Ingredients
- 3 cups cooked chicken shredded or cubed
- 4 cups egg noodles cooked and drained
- 1 can 10.5 oz condensed cream of chicken soup
- 1 can 10.5 oz condensed cream of mushroom soup
- 1 cup sour cream
- 1 cup milk
- 1 cup frozen peas and carrots thawed
- 1/2 cup grated Parmesan cheese
- 1 cup shredded cheddar cheese
- 1/2 teaspoon garlic powder
- 1/2 teaspoon onion powder
- Salt and pepper to taste
- 1 cup crushed Ritz crackers or bread crumbs
- 1/4 cup unsalted butter melted
- 2 tablespoons fresh parsley chopped (optional)
Instructions
Preheat Oven:
-
Preheat your oven to 350°F (175°C). Grease a 9×13-inch baking dish.
Cook Noodles:
-
Cook the egg noodles according to package instructions until al dente. Drain and set aside.
Prepare the Sauce:
-
In a large bowl, combine the cream of chicken soup, cream of mushroom soup, sour cream, and milk.

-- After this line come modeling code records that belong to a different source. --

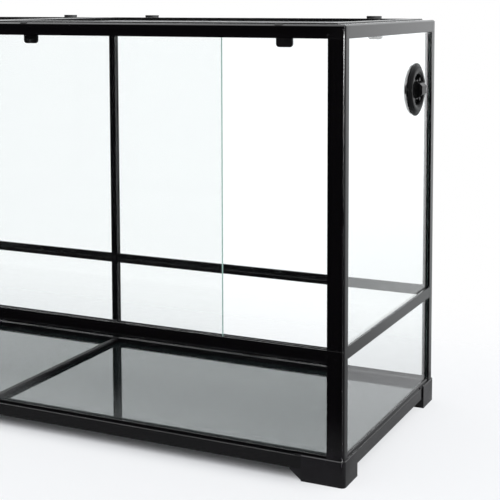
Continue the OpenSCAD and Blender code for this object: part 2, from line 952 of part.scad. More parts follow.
foot(false, false);  // foot_front_left
foot(true, false);  // foot_front_right
foot(false, true);  // foot_rear_left
foot(true, true);  // foot_rear_right
bottom_rail_long(false);  // bottom_rail_front
bottom_rail_long(true);  // bottom_rail_rear
bottom_rail_side(false);  // bottom_rail_left
bottom_rail_side(true);  // bottom_rail_right
floor_crossbar();
floor_panel(false);  // floor_panel_left
floor_panel(true);  // floor_panel_right
lower_post(false, false);  // lower_post_front_left
lower_post(true, false);  // lower_post_front_right
lower_post(false, true);  // lower_post_rear_left
lower_post(true, true);  // lower_post_rear_right
lower_post_rear_middle();
mid_rail_front();
mid_rail_rear();
mid_rail_side(false);  // mid_rail_left
mid_rail_side(true);  // mid_rail_right
upper_post(false, false);  // upper_post_front_left
upper_post(true, false);  // upper_post_front_right
upper_post(false, true);  // upper_post_rear_left
upper_post(true, true);  // upper_post_rear_right
upper_post_rear_middle();
top_corner(false, false);  // top_corner_front_left
top_corner(true, false);  // top_corner_front_right
top_corner(false, true);  // top_corner_rear_left
top_corner(true, true);  // top_corner_rear_right
top_rail_long(false);  // top_rail_front
top_rail_long(true);  // top_rail_rear
top_rail_side(false);  // top_rail_left
top_rail_side(true);  // top_rail_right
top_crossbar();
lower_glass_front();
lower_glass_side(false);  // lower_glass_left
lower_glass_side(true);  // lower_glass_right
long_pane(-bay_rear, -bar_end, low_glass_z0, low_glass_z1, true);  // lower_glass_rear_left
long_pane(bar_end, bay_rear, low_glass_z0, low_glass_z1, true);  // lower_glass_rear_right
upper_glass_left();
upper_glass_right();
long_pane(-bay_rear, -bar_end, high_glass_z0, high_glass_z1, true);  // upper_glass_rear_left
long_pane(bar_end, bay_rear, high_glass_z0, high_glass_z1, true);  // upper_glass_rear_right
door_left();
door_right();
lid_frame(false);  // lid_frame_left
lid_frame(true);  // lid_frame_right
lid_mesh(false);  // lid_mesh_left
lid_mesh(true);  // lid_mesh_right
latch(-latch_x[1], false);  // latch_front_left_outer
latch(-latch_x[0], false);  // latch_front_left_inner
latch(latch_x[0], false);  // latch_front_right_inner
latch(latch_x[1], false);  // latch_front_right_outer
latch(-latch_x[1], true);  // latch_rear_left_outer
latch(-latch_x[0], true);  // latch_rear_left_inner
latch(latch_x[0], true);  // latch_rear_right_inner
latch(latch_x[1], true);  // latch_rear_right_outer
port_flange();
port_nut();
port_cap();
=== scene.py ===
# %% [markdown]
# # A framed glass terrarium
# The tank is a cage of black plastic rails and posts that holds glass panes. Its construction
# is fixed already: every part arrives at its real size and place. This lesson gives each part
# its finish, softens the edges of the plastic, weaves the wire of the lids, and sets up the
# floor, the light and the camera.

import json
import math

import bmesh
import bpy
from mathutils import Matrix, Vector


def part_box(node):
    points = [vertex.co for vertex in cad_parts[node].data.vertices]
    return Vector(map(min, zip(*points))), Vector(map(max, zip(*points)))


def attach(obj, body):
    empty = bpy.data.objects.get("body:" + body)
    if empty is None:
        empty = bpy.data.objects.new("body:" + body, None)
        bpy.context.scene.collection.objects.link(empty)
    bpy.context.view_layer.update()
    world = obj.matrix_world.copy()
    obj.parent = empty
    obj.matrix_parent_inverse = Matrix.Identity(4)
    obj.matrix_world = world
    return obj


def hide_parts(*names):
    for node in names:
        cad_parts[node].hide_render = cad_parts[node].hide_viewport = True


MM = 0.001

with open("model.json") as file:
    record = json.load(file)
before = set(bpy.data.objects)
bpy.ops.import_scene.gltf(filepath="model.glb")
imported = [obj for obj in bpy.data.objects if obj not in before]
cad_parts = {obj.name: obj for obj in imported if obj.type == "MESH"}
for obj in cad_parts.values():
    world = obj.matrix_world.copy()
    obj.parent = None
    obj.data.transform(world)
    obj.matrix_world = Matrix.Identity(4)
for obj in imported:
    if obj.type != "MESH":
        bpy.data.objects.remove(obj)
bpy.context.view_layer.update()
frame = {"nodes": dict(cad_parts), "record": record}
nodes = frame["nodes"]

# %% [markdown]
# ## Where the parts lie
# Each part's corners come from the model itself, so nothing that is added here has to be
# measured again by eye. The outer faces of the posts give the tank's footprint in metres,
# with X to the right, Y to the rear and Z upwards.


# %% Measure the parts
def corners(name):
    low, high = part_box(name)
    return Vector(low), Vector(high)


right_face = corners("upper_post_front_right")[1].x
front_face = corners("upper_post_front_right")[0].y
rear_face = corners("upper_post_rear_right")[1].y
print("half width", round(right_face, 4), "m, depth", round(rear_face - front_face, 4), "m")

# %% [markdown]
# ## Camera
# A product camera stands well back and uses a long lens, so that the upright posts stay
# nearly parallel. It looks down by a few degrees only. To take in the feet, the lens is
# shifted down instead of the camera being tilted further, because more tilt would make the
# posts lean. The focal length is given in pixels of the picture and turned into millimetres.

# %% Place the camera
CAMERA_AT = Vector((1160.08, -1660.25, 656.16)) * MM
TURN = math.radians(25.57)
PITCH = math.radians(-4.76)
ROLL = math.radians(-0.13)
PICTURE = 500
FOCAL_PIXELS = 1191.9
AXIS_ABOVE_MIDDLE = 150
SENSOR = 36.0
SEES_TO = 60.0


def camera_axes(turn, pitch, roll):
    forward = Vector((-math.sin(turn) * math.cos(pitch), math.cos(turn) * math.cos(pitch),
                      math.sin(pitch)))
    level_right = Vector((math.cos(turn), math.sin(turn), 0.0))
    level_up = level_right.cross(forward)
    right = math.cos(roll) * level_right + math.sin(roll) * level_up
    up = math.cos(roll) * level_up - math.sin(roll) * level_right
    return right, up, forward


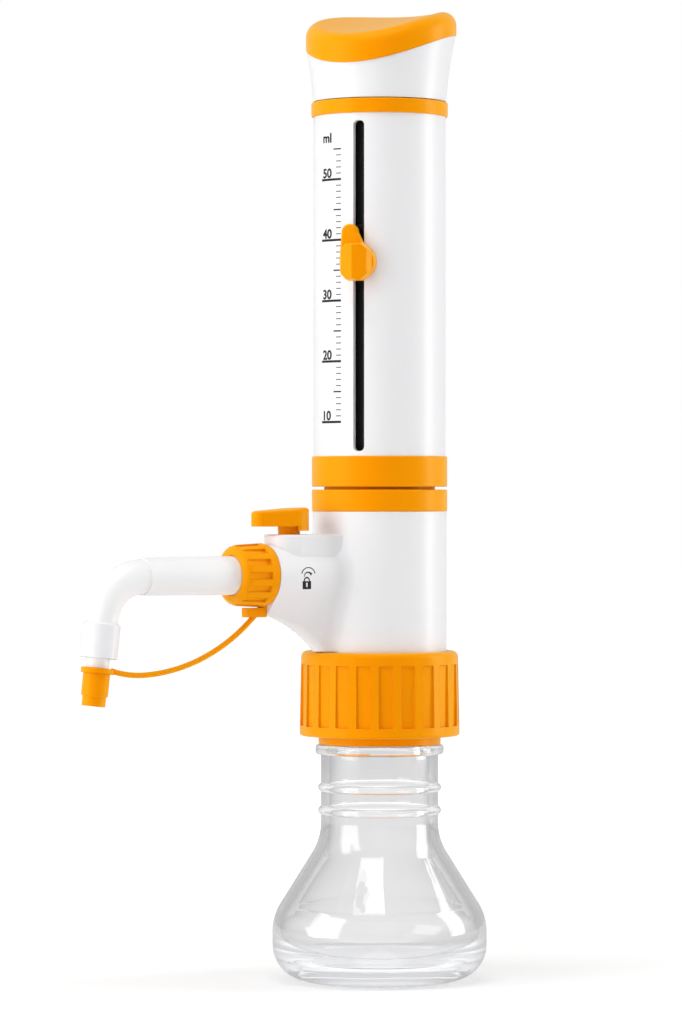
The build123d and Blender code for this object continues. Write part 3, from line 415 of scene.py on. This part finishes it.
waxy_tube = moulded(
    "fluoropolymer_tube", TUBE_WHITE, roughness=0.36, grain_depth=0.01 * MM, mottle=0.03, spread=0.05,
    edge=0.25 * MM,
)
dress(waxy_tube, "tube_sleeve", "discharge_tube", "nozzle_tip", "stopcock_plug")
dress(waxy_tube, "intake_valve_body", "discharge_valve_seat", "collar_retaining_ring")

# ---- tip cap and strap ----
# The closing cap is stepped to grip the tip.  A moulded strap of the same orange polypropylene runs
# from the cap's tab to the lug on the ring behind the nut, so that the cap can't be lost.

STRAP_R = 0.95 * MM
STRAP_SIDES = 16
STRAP_DIP = radians(16.9)  # how steeply the strap leaves the tab, downwards
STRAP_DIP_TURN = radians(20.0)
STRAP_DIP_R = 40.0 * MM
STRAP_DIP_STEPS = 18
STRAP_ARC_STEPS = 72
STRAP_TAB_SHARE = 0.135  # how far down the cap the strap leaves its tab
STRAP_JOIN = 0.2 * MM  # how far the strap runs into the tab
STRAP_FLUSH = 0.02 * MM  # how far the strap's level end runs into the lug's foot
LUG_INSET = 0.6 * MM
LUG_RISE = 0.1 * MM


def strap_line(start, end):
    """Points from the cap's tab to the lug: a short dip, then one arc tangent to it."""
    centre = start + Vector((sin(STRAP_DIP), 0, cos(STRAP_DIP))) * STRAP_DIP_R
    points = []
    for i in range(STRAP_DIP_STEPS + 1):
        angle = STRAP_DIP_TURN * i / STRAP_DIP_STEPS - STRAP_DIP
        points.append(centre + Vector((sin(angle), 0, -cos(angle))) * STRAP_DIP_R)
    joint = points[-1]
    climb = STRAP_DIP_TURN - STRAP_DIP
    heading = Vector((cos(climb), 0, sin(climb)))
    inward = Vector((-heading.z, 0, heading.x))
    chord = end - joint
    radius = chord.length_squared / (2 * chord.dot(inward))
    hub = joint + inward * radius
    sweep = 2 * chord.angle(heading)
    for i in range(1, STRAP_ARC_STEPS + 1):
        angle = sweep * i / STRAP_ARC_STEPS
        points.append(hub - inward * (radius * cos(angle)) + heading * (radius * sin(angle)))
    return points


def round_bar(points, radius, sides):
    """A closed round bar along points that all lie in one upright plane, as a bmesh."""
    shape = bmesh.new()
    rings = []
    for i, point in enumerate(points):
        ahead = points[min(i + 1, len(points) - 1)] - points[max(i - 1, 0)]
        ahead.normalize()
        up = Vector((-ahead.z, 0, ahead.x))
        ring = []
        for j in range(sides):
            angle = 2 * pi * j / sides
            corner = point + (Vector((0, 1, 0)) * cos(angle) + up * sin(angle)) * radius
            ring.append(shape.verts.new(corner))
        rings.append(ring)
    for here, there in zip(rings, rings[1:]):
        for j in range(sides):
            k = (j + 1) % sides
            shape.faces.new((here[j], here[k], there[k], there[j]))
    shape.faces.new(rings[0])
    shape.faces.new(list(reversed(rings[-1])))
    return shape


def moulded_strap():
    """A round strap from the tab to the lug, cut level where it meets the lug's foot."""
    tether_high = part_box("cap_tether")[1]
    cap_low, cap_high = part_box("tip_cap")
    lug_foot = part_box("tether_ring")[0].z
    tab_middle = cap_high.z - (cap_high.z - cap_low.z) * STRAP_TAB_SHARE
    start = Vector((cap_high.x - STRAP_JOIN, 0, tab_middle + STRAP_JOIN * tan(STRAP_DIP)))
    end = Vector((tether_high.x - LUG_INSET, 0, lug_foot + LUG_RISE))
    points = strap_line(start, end)
    points.append(end + (end - points[-2]).normalized() * 2 * STRAP_R)
    shape = round_bar(points, STRAP_R, STRAP_SIDES)
    every = shape.verts[:] + shape.edges[:] + shape.faces[:]
    level = Vector((0, 0, lug_foot + STRAP_FLUSH))
    cut = bmesh.ops.bisect_plane(shape, geom=every, plane_co=level, plane_no=(0, 0, 1), clear_outer=True)
    rim = [part for part in cut["geom_cut"] if isinstance(part, bmesh.types.BMEdge)]
    bmesh.ops.contextual_create(shape, geom=rim)
    bmesh.ops.recalc_face_normals(shape, faces=shape.faces)
    mesh = bpy.data.meshes.new("cap_strap")
    shape.to_mesh(mesh)
    shape.free()
    return smooth(stand("cap_strap", mesh)), start, end


dress(orange_plastic, "tip_cap")
strap, strap_start, strap_end = moulded_strap()
strap.data.materials.append(orange("orange_strap", grain_depth=0.004 * MM, edge=0.05 * MM))
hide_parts("cap_tether")
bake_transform(strap)

# ---- valves, rod and springs ----
# Ground ceramic balls and piston, turned stainless steel for the rod, screw, clip and spring, a
# blackened steel plate behind the slot, and the glass cylinder that the piston runs in.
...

Stir until well mixed.
Combine Ingredients:
-
Add the cooked chicken, cooked noodles, peas and carrots, Parmesan cheese, garlic powder, onion powder, salt, and pepper to the sauce mixture. Stir until everything is evenly coated.
Assemble the Casserole:
-
Pour the mixture into the prepared baking dish. Sprinkle the shredded cheddar cheese evenly over the top.
Prepare the Topping:
-
In a small bowl, mix the crushed Ritz crackers or bread crumbs with the melted butter. Sprinkle this mixture evenly over the casserole.
Bake:
-
Bake in the preheated oven for 30-35 minutes, or until the casserole is bubbly and the top is golden brown.
Serve:
-
Remove from the oven and let it cool slightly. Garnish with chopped fresh parsley, if desired, before serving.